Well, it was fun picking out those YouTube clips where silents had been creatively mashed up with modern music tracks, so here are three more examples. These aren’t the same as silents to which modern composers (or would-be composers) have added new tracks – that’s an interesting subject for another time. Instead these are examples of re-edits or montages to modern music tracks which illuminate or heighten the films in interesting ways. To impose some sort of thematic reasoning to all this, the three videos below all derive from classic German 1920s silents.

Louise Brooks is one of the most popular search terms used on this blog, but such researchers have been going away disappointed. Well, no more, because here’s a dynamic and assured mix of scenes from Pandora’s Box (1929), skilfully edited by Adam Armand to the tune of The Killers’ ‘Mr Brightside’. It doesn’t tell us anything more about the film or the image of Brooks than we already know, but what else might the film have to say?

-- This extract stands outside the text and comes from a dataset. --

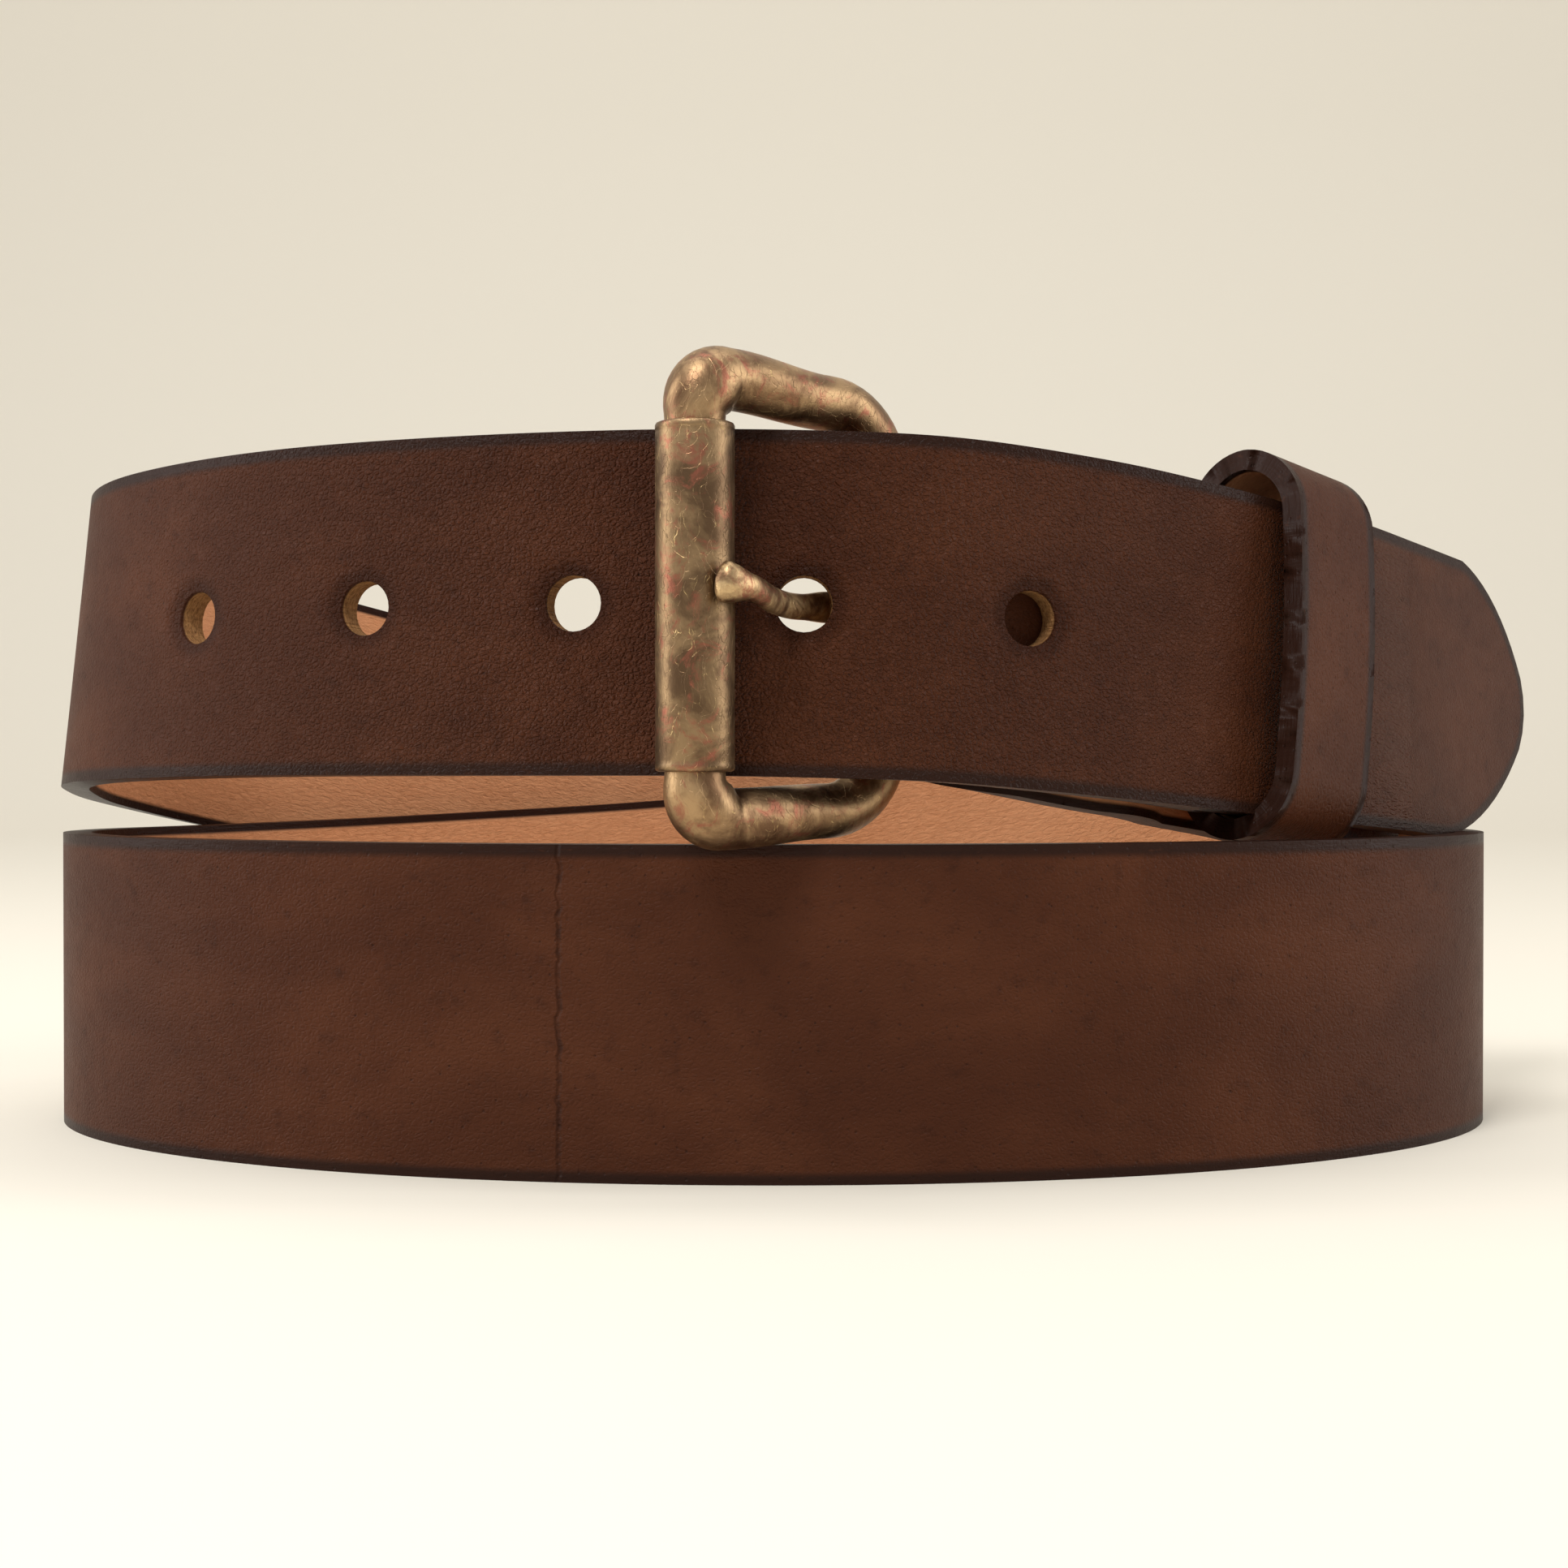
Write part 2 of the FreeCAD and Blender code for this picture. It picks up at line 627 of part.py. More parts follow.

The video expresses the quintessence of the iconography of Pabst’s film with a song that resonates with sexual torment and urgency. It may vulgarise Pabst’s artistry by reducing it to MTV-style editing, but it also expresses Brooks’ modernity and lasting appeal.

Paul Wegener’s Der Golem (1920), the classic proto-horror film telling of the creation of a clay creature, the Golem, brought to life to protect the Jews of 16th-century Prague, is accompanied by the death metal music of Fantomas, a band who sound like they know a silent film or two. In this case the band wrote a song inspired either by the legend or the film itself, and a fan (‘Monster Island Media‘) decided to do the decent think and match song to clips – which is why lyrics and imagery go together so well. Not exactly most people’s musical cup of tea, but it undoubtedly places the film within a modern, if crude, sensibility. What pop video director could ever have conjured up so convincing a vision of medieval magic?

Others have had the same idea: see here for a more frantically-edited homage.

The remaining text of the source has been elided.